The official investigations that followed Duncan’s death recommended sweeping changes:

A paid, regularly trained crew.

Proper launch authority.

Formal drills.

Better management.

Clearer responsibilities between lifeboat and Rocket Brigade.

And those changes came.
The Alexandra went on to serve Timaru for decades.
By the 1870s and 1880s she and the Rocket Brigade were working as a proper integrated rescue system.

You only have to look at the 1882 Black Sunday disaster to understand how important that was. The Alexandra capsized multiple times that day — and righted herself every time. She rescued dozens of people in seas so rough that nine others died. She proved that her design worked exactly as intended.

His death forced Timaru to build the rescue system it desperately needed. It helped shape the culture of training, readiness, and coordination that saved more than a hundred lives over the following decades.

It is no small legacy.
He earned far more than an unmarked grave.

Returning to the Free Ground

Once Dad and I knew all this, the experience of standing in the Free Ground felt completely different. These aren’t empty spaces between headstones. They’re people. They’re stories. They’re the foundation of our town’s history, even when the grass has swallowed their names.

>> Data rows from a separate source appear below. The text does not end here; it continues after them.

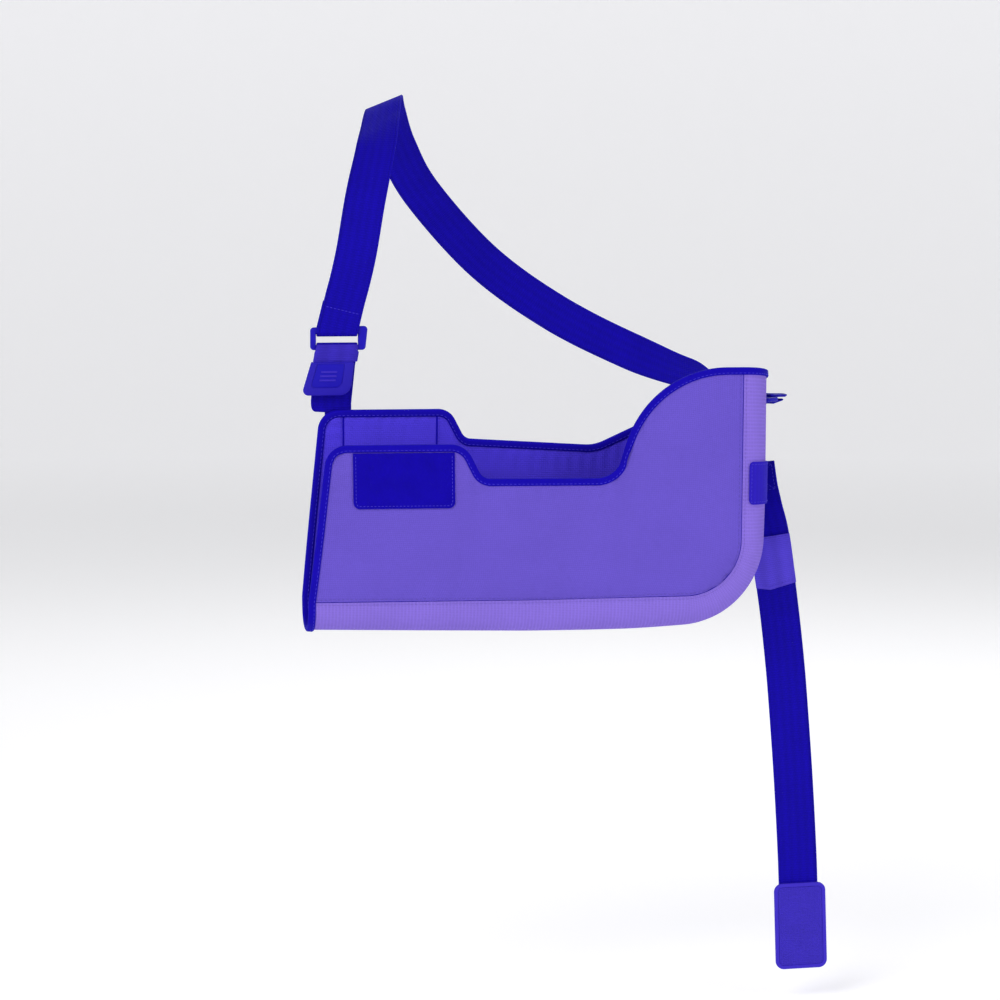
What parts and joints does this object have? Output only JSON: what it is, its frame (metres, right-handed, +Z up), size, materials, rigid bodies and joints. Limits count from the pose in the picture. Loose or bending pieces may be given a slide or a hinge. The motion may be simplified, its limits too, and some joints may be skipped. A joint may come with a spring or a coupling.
{
  "type": "shoulder brace",
  "caption": "Arm sling pouch with a bound edge, hung from a shoulder strap by a slot buckle, with a loose waist strap at the elbow.",
  "frame": {"origin": "the underside of the shoulder strap where it lies on top of the shoulder", "axes": "+Z up as worn, +X along the forearm from the hand to the elbow, -Y out of the front panel, away from the wearer"},
  "size_m": [0.5051, 0.2945, 0.8355],
  "materials": {
    "front_cloth": "padded woven cloth, matt",
    "back_cloth": "padded woven cloth, matt",
    "gusset_cloth": "spacer mesh, matt",
    "binding_tape": "ribbed woven tape",
    "loop_pile": "short loop pile",
    "webbing": "flat woven webbing",
    "buckle_plastic": "satin moulded plastic",
    "tab_plastic": "satin moulded plastic",
    "keeper_cloth": "woven patch, stitched round",
    "sleeve_cloth": "elastic band, fine rib"
  },
  "bodies": {
    "root": {"front_panel": "front_cloth", "back_panel": "back_cloth", "gusset": "gusset_cloth", "edge_binding": "binding_tape", "grip_patch": "loop_pile", "hanger_strap": "webbing", "shoulder_strap": "webbing", "waist_strap": "webbing", "ring_loop": "webbing", "strap_buckle": "buckle_plastic", "elbow_ring": "buckle_plastic", "hook_tab": "tab_plastic", "waist_end_tab": "tab_plastic", "strap_keeper": "keeper_cloth", "strap_sleeve": "sleeve_cloth"}
  },
  "joints": []
}
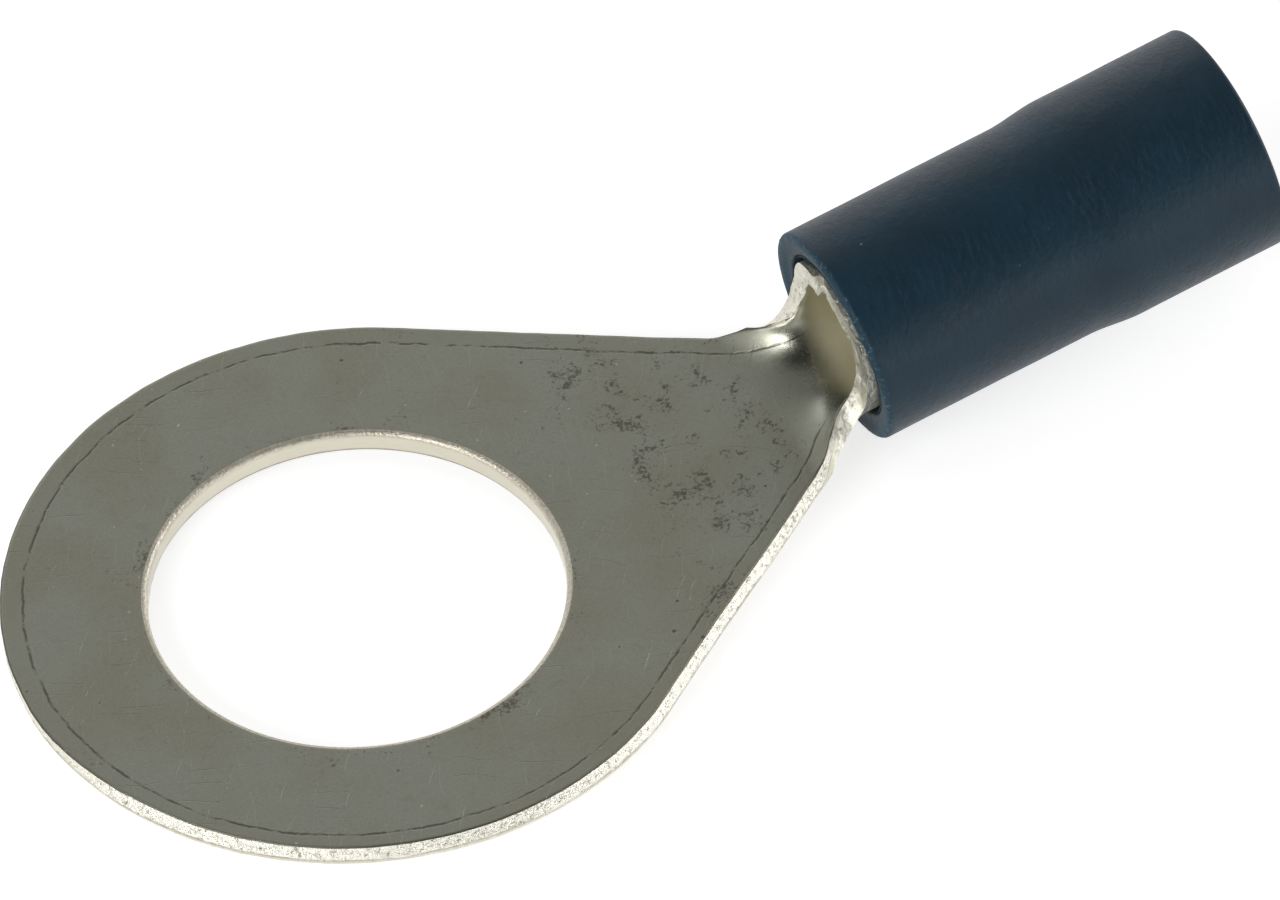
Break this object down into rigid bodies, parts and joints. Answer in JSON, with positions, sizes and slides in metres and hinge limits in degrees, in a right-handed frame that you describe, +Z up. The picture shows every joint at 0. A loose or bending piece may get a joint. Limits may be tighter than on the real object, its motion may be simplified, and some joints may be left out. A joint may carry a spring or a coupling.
{
  "type": "ring terminal",
  "caption": "Insulated ring terminal: a flat tinned copper ring tongue with a stud hole that rises into a rolled wire barrel inside a dark blue plastic sleeve.",
  "frame": {"origin": "centre of the stud hole on the tongue's flat underside", "axes": "+Z up out of the stud hole on the side that the barrel rises, +X along the strip towards the wire"},
  "size_m": [0.0274, 0.0142, 0.0056],
  "materials": {
    "tinned_copper": "dull tin plating, scratched, with bright torn edges",
    "blue_pvc": "satin, finely pebbled"
  },
  "bodies": {
    "root": {"crimp_terminal": "tinned_copper", "insulating_sleeve": "blue_pvc"}
  },
  "joints": []
}
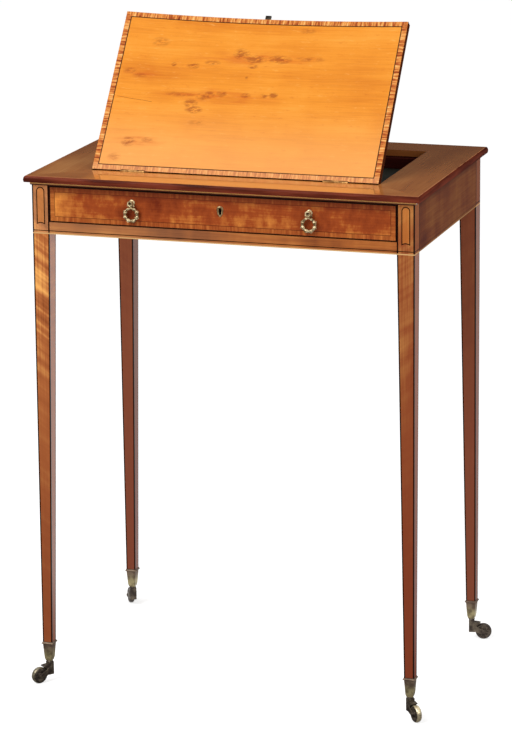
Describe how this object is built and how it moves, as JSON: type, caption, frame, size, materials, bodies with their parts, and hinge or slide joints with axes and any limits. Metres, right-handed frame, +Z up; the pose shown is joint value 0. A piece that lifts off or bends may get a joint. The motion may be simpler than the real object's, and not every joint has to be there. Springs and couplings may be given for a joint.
{
  "type": "reading table",
  "caption": "Small reading and writing table on square tapered legs with castors: a frieze drawer with ring handles and a rising slope held by a folding strut over a shallow well.",
  "frame": {"origin": "middle of the whole box on the floor, with the slope raised and the castors turned as in the picture", "axes": "+X to the reader's right, +Y to the back, +Z up; the drawer opens towards -Y"},
  "size_m": [0.5958, 0.4074, 0.9592],
  "materials": {
    "satinwood": "old french polish, satin",
    "slope_wood": "french polish, glossy",
    "top_wood": "worn french polish",
    "frame_wood": "plain",
    "oak": "bare, waxed",
    "dark_lining": "dark stain, dull",
    "boxwood": "polished",
    "brass": "aged, satin",
    "pale_brass": "worn bright",
    "steel": "dull, darkened"
  },
  "bodies": {
    "table": {"top_rail_front": "top_wood", "top_rail_back": "top_wood", "top_rail_left": "top_wood", "top_rail_right": "top_wood", "top_bead": "boxwood", "leg_front_left": "satinwood", "leg_front_right": "satinwood", "leg_back_left": "satinwood", "leg_back_right": "satinwood", "apron_left": "satinwood", "apron_right": "satinwood", "apron_back": "satinwood", "drawer_rail": "satinwood", "top_cross_rail": "frame_wood", "drawer_runner_left": "oak", "drawer_runner_right": "oak", "well_wall_left": "dark_lining", "well_wall_right": "dark_lining", "well_wall_front": "dark_lining", "well_wall_back": "dark_lining", "well_floor": "dark_lining", "rack_left": "oak", "rack_right": "oak", "hinge_fixed_left": "brass", "hinge_fixed_right": "brass", "castor_cup_front_left": "brass", "castor_cup_front_right": "brass", "castor_cup_back_left": "brass", "castor_cup_back_right": "brass"},
    "slope": {"slope_leaf": "slope_wood", "lift_tab": "steel", "hinge_moving_left": "brass", "hinge_moving_right": "brass", "strut_bracket": "oak", "strut_rod": "steel"},
    "strut": {"easel_strut": "oak"},
    "drawer": {"drawer_front": "satinwood", "drawer_side_left": "oak", "drawer_side_right": "oak", "drawer_back": "oak", "drawer_bottom": "oak", "lock_case": "steel", "escutcheon": "pale_brass", "handle_boss_left": "brass", "handle_boss_right": "brass"},
    "ring_left": {"handle_ring_left": "brass"},
    "ring_right": {"handle_ring_right": "brass"},
    "castor_front_left": {"castor_fork_front_left": "brass", "castor_axle_front_left": "brass"},
    "wheel_front_left": {"castor_wheel_front_left": "brass"},
    "castor_front_right": {"castor_fork_front_right": "brass", "castor_axle_front_right": "brass"},
    "wheel_front_right": {"castor_wheel_front_right": "brass"},
    "castor_back_left": {"castor_fork_back_left": "brass", "castor_axle_back_left": "brass"},
    "wheel_back_left": {"castor_wheel_back_left": "brass"},
    "castor_back_right": {"castor_fork_back_right": "brass", "castor_axle_back_right": "brass"},
    "wheel_back_right": {"castor_wheel_back_right": "brass"}
  },
  "joints": [
    {"name": "slope_hinge", "type": "hinge", "parent": "table", "child": "slope", "pos_m": [-0.00459, -0.12663, 0.7553], "axis": [1, 0, 0], "range_deg": [-50.3, 0]},
    {"name": "strut_pivot", "type": "hinge", "parent": "slope", "child": "strut", "pos_m": [-0.00459, -0.06175, 0.80542], "axis": [1, 0, 0], "range_deg": [0, 84.14]},
    {"name": "drawer_slide", "type": "slide", "parent": "table", "child": "drawer", "axis": [0, -1, 0], "range_m": [0, 0.22]},
    {"name": "ring_left_swing", "type": "hinge", "parent": "drawer", "child": "ring_left", "pos_m": [-0.13459, -0.19023, 0.7191], "axis": [-1, 0, 0], "range_deg": [-4, 70]},
    {"name": "ring_right_swing", "type": "hinge", "parent": "drawer", "child": "ring_right", "pos_m": [0.12541, -0.19023, 0.7191], "axis": [-1, 0, 0], "range_deg": [-4, 70]},
    {"name": "castor_front_left_swivel", "type": "hinge", "parent": "table", "child": "castor_front_left", "pos_m": [-0.27724, -0.17868, 0.028], "axis": [0, 0, 1], "continuous": true},
    {"name": "wheel_front_left_spin", "type": "hinge", "parent": "castor_front_left", "child": "wheel_front_left", "pos_m": [-0.28832, -0.19286, 0.0123], "axis": [0.788, -0.6157, 0], "continuous": true},
    {"name": "castor_front_right_swivel", "type": "hinge", "parent": "table", "child": "castor_front_right", "pos_m": [0.26806, -0.17868, 0.028], "axis": [0, 0, 1], "continuous": true},
    {"name": "wheel_front_right_spin", "type": "hinge", "parent": "castor_front_right", "child": "wheel_front_right", "pos_m": [0.2801, -0.19205, 0.0123], "axis": [0.7431, 0.6691, 0], "continuous": true},
    {"name": "castor_back_left_swivel", "type": "hinge", "parent": "table", "child": "castor_back_left", "pos_m": [-0.27724, 0.17662, 0.028], "axis": [0, 0, 1], "continuous": true},
    {"name": "wheel_back_left_spin", "type": "hinge", "parent": "castor_back_left", "child": "wheel_back_left", "pos_m": [-0.28624, 0.19221, 0.0123], "axis": [-0.866, -0.5, 0], "continuous": true},
    {"name": "castor_back_right_swivel", "type": "hinge", "parent": "table", "child": "castor_back_right", "pos_m": [0.26806, 0.17662, 0.028], "axis": [0, 0, 1], "continuous": true},
    {"name": "wheel_back_right_spin", "type": "hinge", "parent": "castor_back_right", "child": "wheel_back_right", "pos_m": [0.28578, 0.17975, 0.0123], "axis": [-0.1736, 0.9848, 0], "continuous": true}
  ],
  "couplings": [
    {"joint": "strut_pivot", "follows": "slope_hinge", "ratio": -1.6727}
  ]
}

Duncan Cameron isn’t the only one here with a story worth telling. Some were early settlers. Some were labourers, sailors, mothers, infants. People who lived hard lives with little money but whose contributions mattered.

We walk past them every day without knowing.

That is why this monument matters.
It gives a voice back to those who never had one.
It restores their place in our landscape.
It lets us say: we see you now.

For me, it also honours the small journey Dad and I took — wandering the cemetery, chasing newspaper clippings, reading lifeboat logs, discovering how one man’s story connects to the whole sweep of Timaru’s maritime history.

Duncan Cameron may lie in the Free Ground, but his legacy is anything but small. He helped shape the lifesaving services that protected Timaru for half a century. His death led to reforms that saved countless others. And his story now has a place again — not lost, but remembered.